-- Begin Dataset section --

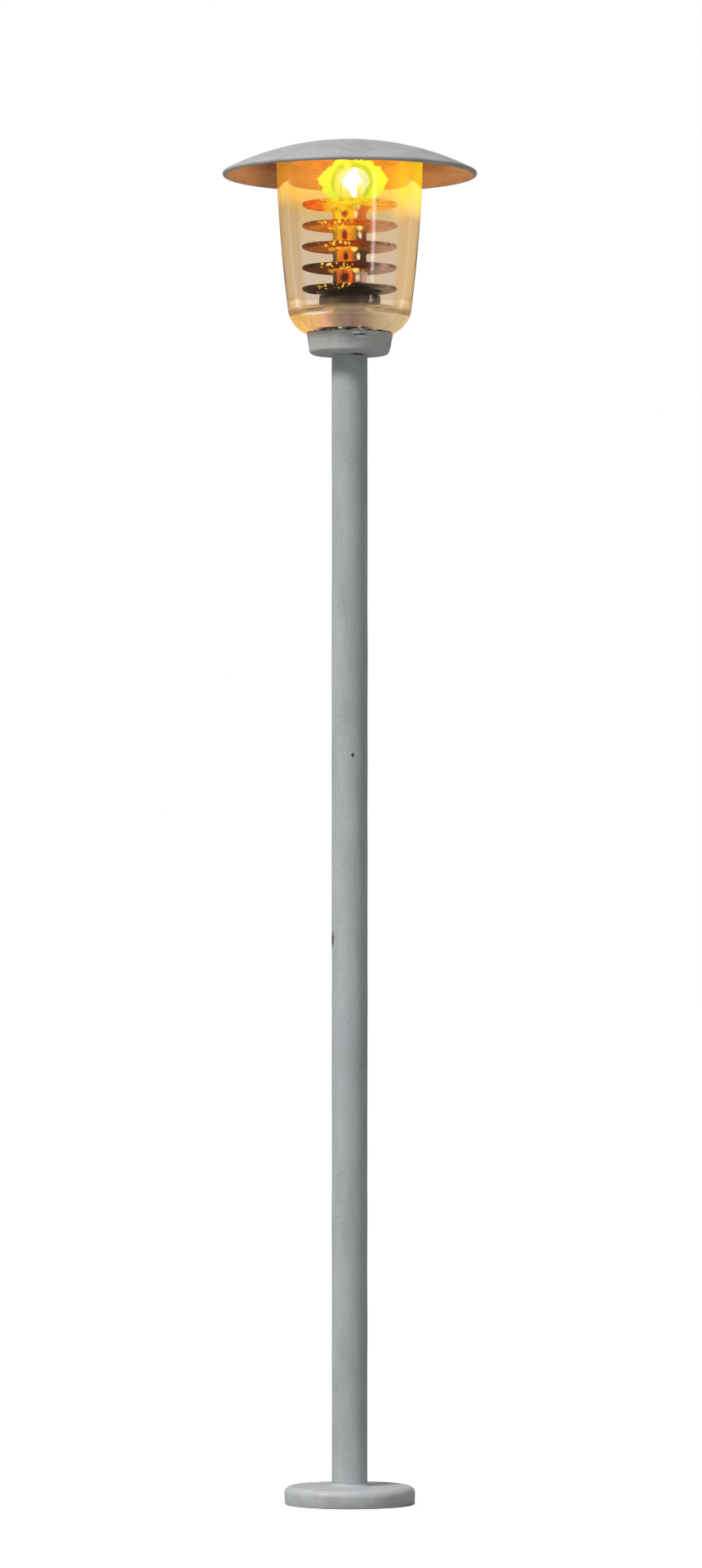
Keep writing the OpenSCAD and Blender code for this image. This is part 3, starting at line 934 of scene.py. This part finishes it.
def make_spacer(number, material):
    """One clear bobbin: a flared foot and head, a narrow waist and a bead where it is widest."""
    low, high, reach = span(f"spacer_{number}")
    bore = BULB_R + 0.03
    waist = bore + 0.05
    height = high - low
    rows = 20
    profile = [(bore, low)]
    for i in range(rows + 1):
        t = i / rows
        flare = abs(2 * t - 1) ** 2.4
        profile.append((waist + (reach - waist) * flare, low + height * t))
    profile.append((bore, high))
    made = finish_mesh(f"spacer_bobbin_{number}", turned(profile, segments=96), 30)
    return hand_over(made, material, "louvre_stack", "clear_spacer", f"spacer_{number}")


def make_bulb(material):
    """Bulb: a blown tube with a round dome and the small tip where it was sealed."""
    inner = BULB_R - BULB_WALL
    profile = [(BULB_R - 0.02, BULB_Z), (BULB_R, BULB_Z + 0.03)]
    profile += steps_between((BULB_R, BULB_Z + 0.03), (BULB_R, FILAMENT_Z), 12)
    profile += arc((0, FILAMENT_Z), BULB_R, 0, 90, 16)
    profile += arc((0, FILAMENT_Z), inner, 90, 0, 16)
    profile += [(inner, BULB_Z)]
    made = finish_mesh("bulb_envelope_blown", turned(profile, segments=72), 40)
    return hand_over(made, material, "bulb", "bulb_glass", "bulb_envelope")


def make_stem(material):
    """Glass stem: the pinched bead that holds the support wires, melted round at the top."""
    low, high, reach = span("bulb_stem")
    profile = [(0, low), (reach - 0.01, low)]
    profile += steps_between((reach - 0.01, low), (reach - 0.01, high - 0.3), 3)
    profile += arc((reach - 0.16, high - 0.3), 0.15, 0, 60, 5)
    profile += [(0.25, high - 0.04), (0, high)]
    made = finish_mesh("bulb_stem_melted", turned(profile, closed=False, segments=64), 60)
    return hand_over(made, material, "bulb", "bulb_glass", "bulb_stem")


def make_filament(material):
    """Filament: a coil of fine wire strung between the two support wires."""
    low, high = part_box("filament")
    turns = 9
    wire_r = 0.014
    coil_r = (high.z - low.z) / 2 / MM - wire_r
    half = (high.x - low.x) / 2 / MM - 0.05
    count = turns * 16
    points = []
    for i in range(count + 1):
        a = 2 * math.pi * i / 16
        x = -half + 2 * half * i / count
        points.append(Vector((x, coil_r * math.cos(a), FILAMENT_Z + coil_r * math.sin(a))))
    made = finish_mesh("filament_coil", swept(points, wire_r, 8), 60)
    return hand_over(made, material, "bulb", "tungsten", "filament")


def make_support(side, material):
    """Support wire: straight up from the solder, bent inward at the top to hook the filament."""
    name = "right" if side > 0 else "left"
    low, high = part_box(f"support_wire_{name}")
    x = (low.x + high.x) / 2 / MM
    radius = (high.x - low.x) / 2 / MM - 0.008
    bottom = low.z / MM
    top = high.z / MM
    bend = 0.07
    points = [Vector((x, 0, bottom + (top - bend - bottom) * i / 24)) for i in range(25)]
    for i in range(1, 9):
        a = math.pi / 2 * i / 8
        points.append(Vector((x - side * bend * (1 - math.cos(a)), 0, top - bend + bend * math.sin(a))))
    made = finish_mesh(f"support_wire_hooked_{name}", swept(points, radius, 12), 60)
    return hand_over(made, material, "bulb", "bulb_wire", f"support_wire_{name}")


def make_solder(material):
    """Solder joints: two drops that have run down the twisted wire ends."""
    low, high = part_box("solder_joints")
    bottom = low.z / MM
    top = high.z / MM
    middle = (bottom + top) / 2
    radius = (high.y - low.y) / 2 / MM
    offset = (high.x - low.x) / 2 / MM - radius
    bm = bmesh.new()
    for side in (-1, 1):
        profile = [(0, bottom), (radius * 0.72, bottom + 0.02), (radius, middle - 0.05),
                   (radius * 0.98, middle + 0.03), (radius * 0.6, top - 0.03), (0, top)]
        drop = turned(profile, closed=False, segments=24)
        bmesh.ops.translate(drop, vec=(side * offset, 0, 0), verts=drop.verts)
        join(bm, drop)
    made = finish_mesh("solder_drops", bm, 70)
    return hand_over(made, material, "bulb", "solder", "solder_joints")


def make_roof(paint, metal_inside):
    """Roof: a shallow spun dome with a half-round rim, and the ring that seats it on the glass."""
    sphere_r = (ROOF_R ** 2 + ROOF_RISE ** 2) / (2 * ROOF_RISE)
    centre_z = ROOF_TOP - sphere_r
    rim_r = ROOF_R - ROOF_WALL / 2
    rim_angle = math.degrees(math.acos(rim_r / (sphere_r - ROOF_WALL / 2)))
    a = math.radians(rim_angle)
    rim = ((sphere_r - ROOF_WALL / 2) * math.cos(a), centre_z + (sphere_r - ROOF_WALL / 2) * math.sin(a))
    shell = arc((0, centre_z), sphere_r, 90, rim_angle, 40)
    shell += arc(rim, ROOF_WALL / 2, rim_angle - 15, rim_angle - 165, 9)
    shell += arc((0, centre_z), sphere_r - ROOF_WALL, rim_angle, 90, 40)
    bm = turned(shell, closed=False, segments=160, warp=rough(0.02, 0.35, 2.0))

    def mid_z(r):
        return centre_z + math.sqrt((sphere_r - ROOF_WALL / 2) ** 2 - r * r)

    seat_r = GLASS_R - 0.02
    spigot_r = GLASS_R - GLASS_WALL - 0.03
    bore_r = spigot_r - SPIGOT_WALL
    ring = [(seat_r, GLASS_RIM), (seat_r, mid_z(seat_r)), (bore_r, mid_z(bore_r)),
            (bore_r, GLASS_RIM - SPIGOT_DEPTH + 0.03), (bore_r + 0.03, GLASS_RIM - SPIGOT_DEPTH),
            (spigot_r - 0.03, GLASS_RIM - SPIGOT_DEPTH), (spigot_r, GLASS_RIM - SPIGOT_DEPTH + 0.03),
            (spigot_r, GLASS_RIM)]
    join(bm, turned(ring, segments=160))
    made = finish_mesh("roof_spun", bm, 40)
    made.data.materials.append(paint)
    made.data.materials.append(metal_inside)
    for face in made.data.polygons:
        middle = face.center / MM
        shell_r = (middle - Vector((0, 0, centre_z))).length
        on_rim = math.hypot(middle.x, middle.y) > ROOF_R - 0.16
        below = shell_r < sphere_r - ROOF_WALL * 0.75 and not on_rim
        face.material_index = 1 if below else 0
    return hand_over(made, None, "roof", "roof_enamel", "roof")


def make_glow(name, reach, lumps, scale, material, side, squash, rays):
    """A ball of light round the filament, with an uneven outline and pointed rays.

    Each ray is a direction with how much of the ball's radius it adds."""
    bm = bmesh.new()
    bmesh.ops.create_icosphere(bm, subdivisions=6, radius=1.0)
    centre = Vector((side, 0, FILAMENT_Z))
    for vert in bm.verts:
        way = vert.co.normalized()
        stretch = 1 + lumps * noise.fractal(way * scale + Vector((7.3, 1.1, 4.2)), 0.9, 2.1, 3)
        for ray, gain in rays:
            stretch += gain * max(0.0, way.dot(Vector(ray).normalized())) ** RAY_SHARPNESS
        vert.co = centre + reach * stretch * Vector((way.x, way.y, way.z * squash))
    made = finish_mesh(name, bm, 180)
    made.data.flip_normals()
    made.visible_shadow = False
    return hand_over(made, material, "bulb", "bulb_glass")


def dress_cad_nodes():
    """The wires inside the mast keep their CAD shape and get their materials."""
    finishes = {
        "insulating_sleeve": plastic("sleeve_black", (0.02, 0.02, 0.022), 0.45),
        "lead_core_left": metal("lead_copper", (0.85, 0.42, 0.22), 0.3),
        "lead_insulation_left": plastic("lead_white", (0.74, 0.73, 0.68), 0.35),
        "lead_insulation_right": plastic("lead_brown", (0.16, 0.06, 0.025), 0.35),
    }
    finishes["lead_core_right"] = finishes["lead_core_left"]
    for node, material in finishes.items():
        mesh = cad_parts[node].data
        mesh.materials.clear()
        mesh.materials.append(material)
        shade(mesh, 40)


# ---- stage ----

def make_camera():
    data = bpy.data.cameras.new("camera")
    data.lens = LENS
    data.sensor_width = SENSOR
    data.clip_start = 0.01
    data.clip_end = 10
    camera = bpy.data.objects.new("camera", data)
    bpy.context.scene.collection.objects.link(camera)
    eye = Vector((CAMERA_SIDE, -CAMERA_DISTANCE * LAMP_HEIGHT, EYE_HEIGHT * LAMP_HEIGHT))
    aim = Vector((CAMERA_SIDE, 0, AIM_HEIGHT * LAMP_HEIGHT))
    camera.location = eye
    camera.rotation_mode = "QUATERNION"
    camera.rotation_quaternion = (aim - eye).to_track_quat("-Z", "Y")
    bpy.context.scene.camera = camera


def seen_rays(tree):
    """1 for what is seen straight or through the glass and 0 for the light sent elsewhere."""
    path = add(tree, "LightPath").outputs
    return maths(tree, "MAXIMUM", path["Is Camera Ray"], path["Is Transmission Ray"])


def make_floor():
    """A pale floor, as white as the backdrop to the eye and greyer in the light it sends back."""
    bm = bmesh.new()
    bmesh.ops.create_circle(bm, cap_ends=True, segments=96, radius=FLOOR_R)
    floor = finish_mesh("floor", bm)
    made, tree = new_material("pale_floor")
    seen = seen_rays(tree)
    paper = add(tree, "BsdfDiffuse", Color=ramp(tree, seen, [(0.0, 0.35), (1.0, 0.8)]))
    shine = add(tree, "Emission", Color=(1, 1, 1, 1), Strength=times(tree, seen, 0.74))
    floor.data.materials.append(finished(made, add_shaders(tree, paper, shine)))
    floor.location.z = cad_low.z


def make_world():
    """A white backdrop that lights the object more softly than it looks."""
    world = bpy.data.worlds.new("backdrop")
    world.use_nodes = True
    tree = world.node_tree
    tree.nodes.clear()
    output = tree.nodes.new("ShaderNodeOutputWorld")
    seen = seen_rays(tree)
    ambient = add(tree, "MapRange", Value=seen, To_Min=AMBIENT, To_Max=1.0)
    back = add(tree, "Background", Color=(1, 1, 1, 1), Strength=ambient)
    put(tree, output.inputs[0], back)
    bpy.context.scene.world = world


def aim_at(light, point):
    light.rotation_mode = "QUATERNION"
    light.rotation_quaternion = (point - light.location).to_track_quat("-Z", "Y")


def around(azimuth, elevation, distance, height):
    """A place round the mast. Azimuth 0 is the camera's side and grows to the right."""
    a = math.radians(azimuth)
    e = math.radians(elevation)
    flat = distance * math.cos(e)
    return Vector((flat * math.sin(a), -flat * math.cos(a), height + distance * math.sin(e)))


def make_lamp(name, place, power, size, height=None, target=0.5):
    """An area lamp that the camera and the glass do not see, aimed at a share of the height."""
    data = bpy.data.lights.new(name, "AREA")
    data.energy = power
    data.shape = "RECTANGLE" if height else "DISK"
    data.size = size
    if height:
        data.size_y = height
    lamp = bpy.data.objects.new(name, data)
    bpy.context.scene.collection.objects.link(lamp)
    lamp.location = place
    aim_at(lamp, Vector((0, 0, target * LAMP_HEIGHT)))
    lamp.visible_camera = False
    lamp.visible_transmission = False
    return lamp


def make_lights():
    make_lamp("key", around(KEY_AZIMUTH, KEY_ELEVATION, KEY_DISTANCE, 0), KEY_POWER, KEY_SIZE)
    place = around(STRIP_AZIMUTH, 0, STRIP_DISTANCE, 0.05)
    strip = make_lamp("strip", place, STRIP_POWER, *STRIP_SIZE, STRIP_AIM)
    strip.visible_diffuse = False


def make_bulb_light(carrier):
    """The light of the filament itself. It rides with the bulb."""
    data = bpy.data.lights.new("bulb_light", "POINT")
    data.energy = BULB_POWER
    data.color = BULB_COLOUR
    data.shadow_soft_size = 0.25 * MM
    lamp = bpy.data.objects.new("bulb_light", data)
    bpy.context.scene.collection.objects.link(lamp)
    lamp.location = (0, 0, FILAMENT_Z * MM)
    lamp.visible_camera = False
    lamp.visible_transmission = False
    lamp.parent = carrier


# ---- assembly ----

def make_lantern():
    make_glass(shade_glass())
    make_socket(socket_plastic())
    smoked = smoked_plastic()
    for number in LOUVRES:
        make_louvre(number, smoked)
    spacer_glow = spacer_painted_glow()
    for number in SPACERS:
        make_spacer(number, spacer_glow)
    grey = enamel("roof_enamel", (0.405, 0.405, 0.4), brush=0.3)
    make_roof(grey, roof_underside())


def make_lit_bulb():
    glass = bulb_glass()
    envelope = make_bulb(glass)
    make_stem(plastic("stem_glass", (0.62, 0.5, 0.3), 0.2))
    make_filament(hot_wire())
    # the support wires carry a faint painted red glow
    wire = metal("bulb_wire", (0.7, 0.32, 0.16), 0.3, (0.12, 0.02, 0.0))
    make_support(-1, wire)
    make_support(1, wire)
    make_solder(metal("solder", (0.7, 0.7, 0.72), 0.35))
    for glow_name, shape, reach, lumps, scale, side, squash, rays, *light in GLOWS:
        shine = glow(glow_name, *light)
        make_glow(f"{glow_name}_{shape}", reach, lumps, scale, shine, side, squash, rays)
    make_bulb_light(envelope)


def make_post():
    grey = (0.405, 0.43, 0.43)
    black = (0.01, 0.01, 0.012)
    pit = ((0.14, -0.74, 31.2), (0.07, 0.3, 0.09), black)
    scar = ((-0.72, -0.2, 23.5), (0.1, 0.3, 0.3), (0.08, 0.08, 0.085))
    gap = ((0.34, -0.66, COLLAR_Z), (0.3, 0.3, 0.09), black)
    mast_paint = enamel("mast_enamel", grey, (1, 1, 4), marks=(pit, scar, gap))
    make_foot(enamel("foot_enamel", (0.47, 0.48, 0.487), dull=0.7))
    make_mast(mast_paint)
    scratch = ((0.42, -1.7, COLLAR_TOP - 0.2), (0.34, 0.4, 0.05), (0.05, 0.05, 0.05))
    # the pale dabs beside the scratch are painted highlight on a lump of paint
    highlight_dab = ((0.25, -1.7, COLLAR_TOP - 0.13), (0.2, 0.4, 0.05), (0.85, 0.86, 0.84))
    run = ((0.5, -1.7, COLLAR_TOP - 0.27), (0.2, 0.4, 0.04), (0.8, 0.81, 0.79))
    make_collar(enamel("collar_enamel", (0.485, 0.495, 0.47), brush=1.0, marks=(scratch, highlight_dab, run)))
    make_glue(glue())


bpy.context.scene.view_settings.view_transform = "Standard"
make_camera()
make_floor()
make_world()
make_lights()
make_post()
make_lantern()
make_lit_bulb()
dress_cad_nodes()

-- End Dataset section --

## Work required
Retype only what lies between the line bearing "mesh = cad_parts[node].data" and the line bearing "# ---- stage", keeping both of those lines.

## Answer to the exercise
        mesh = cad_parts[node].data
        mesh.materials.clear()
        mesh.materials.append(material)
        shade(mesh, 40)


# ---- stage ----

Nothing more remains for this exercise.